* Short exercise:
Reproduce the line that contains "Turn this picture" and every line after it through the end of the records, exactly, with nothing added.

** BEGIN Data entries **

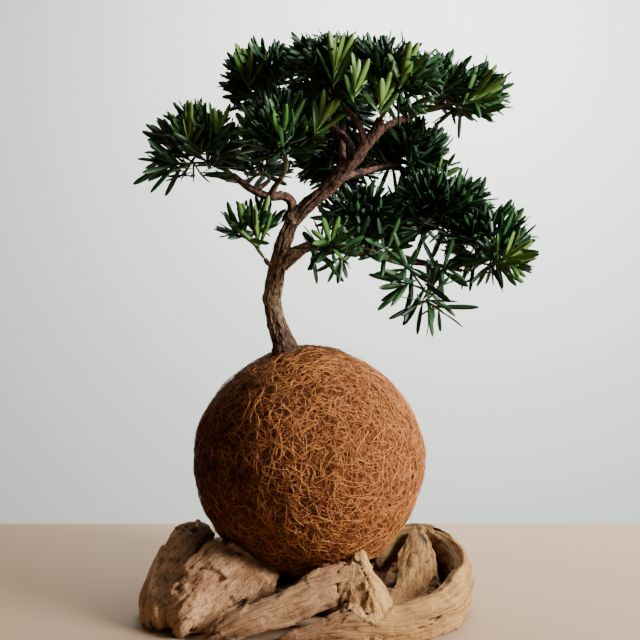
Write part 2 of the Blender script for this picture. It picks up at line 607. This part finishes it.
# The boughs leave the trunk and one another from swollen collars, each a tapering limb under the same
# bark, which is smoother the thinner the limb.
LIMBS = {
    "bough_left_rise": ("trunk", ((-15, -5, 299), (-13, -6, 309), (-15, -8, 316.5), (-20.5, -10, 320)), 4.3, 3.8),
    "bough_left_reach": (
        "bough_left_rise tip", ((-20.5, -10, 320), (-31, -13, 319), (-45, -16, 325), (-58, -17, 335)), 3.8, 2.4),
    "bough_left_front": ("bough_left_reach", ((-29, -13, 319), (-26, -18, 326), (-20, -24, 333)), 2.6, 1.9),
    "bough_left_back": ("bough_left_reach", ((-38, -14.5, 321), (-39, 0, 326), (-33, 22, 334)), 2.6, 1.8),
    "sprig_limb": ("trunk", ((-25, -4, 266), (-31, -8, 267), (-34.5, -9, 271)), 2.0, 1.6),
    "bough_upper_left": ("trunk", ((36, -15.5, 348), (28, -5, 364), (8, 6, 383)), 3.4, 2.2),
    "bough_upper_back": ("trunk", ((27, -13, 339), (26, 8, 360), (28, 36, 384)), 3.2, 2.0),
    "bough_back": ("trunk", ((10, -10, 321), (16, 10, 331), (24, 38, 346)), 3.2, 2.0),
    "bough_top_left": ("trunk", ((43, -18, 358), (38, -22, 371), (27, -26, 384)), 3.0, 2.0),
    "bough_top_right": ("trunk", ((47, -19, 363), (62, -12, 374), (82, -6, 382)), 3.2, 2.2),
    "bough_middle_right": ("trunk", ((22, -12, 333), (41, 4, 339), (60, 22, 346)), 3.2, 2.0),
    "bough_right": (
        "trunk",
        ((-22, -3, 268), (-9, -6, 276.5), (3, -10, 281), (24, -12, 279), (46, -12, 276.5),
         (68, -10, 271), (96, -7, 267), (119, -7, 262)),
        5.2, 1.7),
    "bough_inner": ("bough_right", ((22, -12, 279), (29, -7, 285), (35, -1, 291)), 2.4, 1.8),
    "bough_rosette": ("bough_right", ((6, -10.5, 281), (9, -17, 281), (12, -22, 279)), 2.0, 1.5),
    "bough_right_rise": ("bough_right", ((62, -10.5, 272.5), (72, -6, 281), (84, -2, 291)), 2.6, 1.9),
    "bough_right_back": ("bough_right", ((40, -12, 277), (56, 14, 280), (74, 42, 290)), 2.8, 1.9),
    "bough_hanging": ("bough_right", ((92, -7.5, 267.5), (94, -13, 259), (92, -17, 251)), 2.0, 1.5),
}


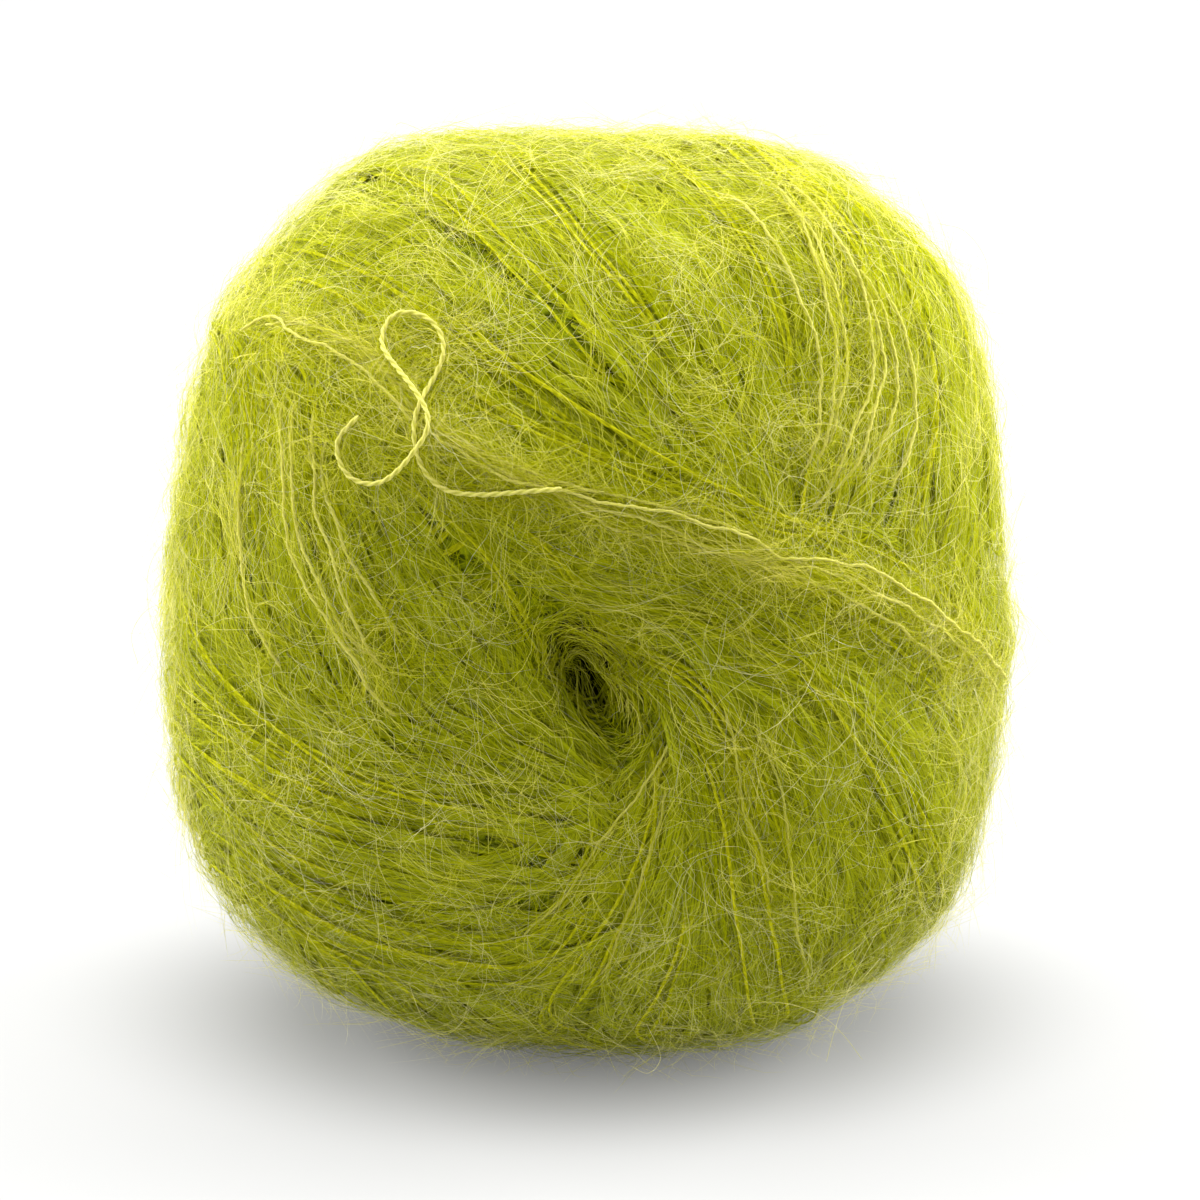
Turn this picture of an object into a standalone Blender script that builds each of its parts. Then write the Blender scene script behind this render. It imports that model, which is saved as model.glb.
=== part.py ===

** END Data entries **

* Exercise response:
Turn this picture of an object into a standalone Blender script that builds each of its parts. Then write the Blender scene script behind this render. It imports that model, which is saved as model.glb.
=== part.py ===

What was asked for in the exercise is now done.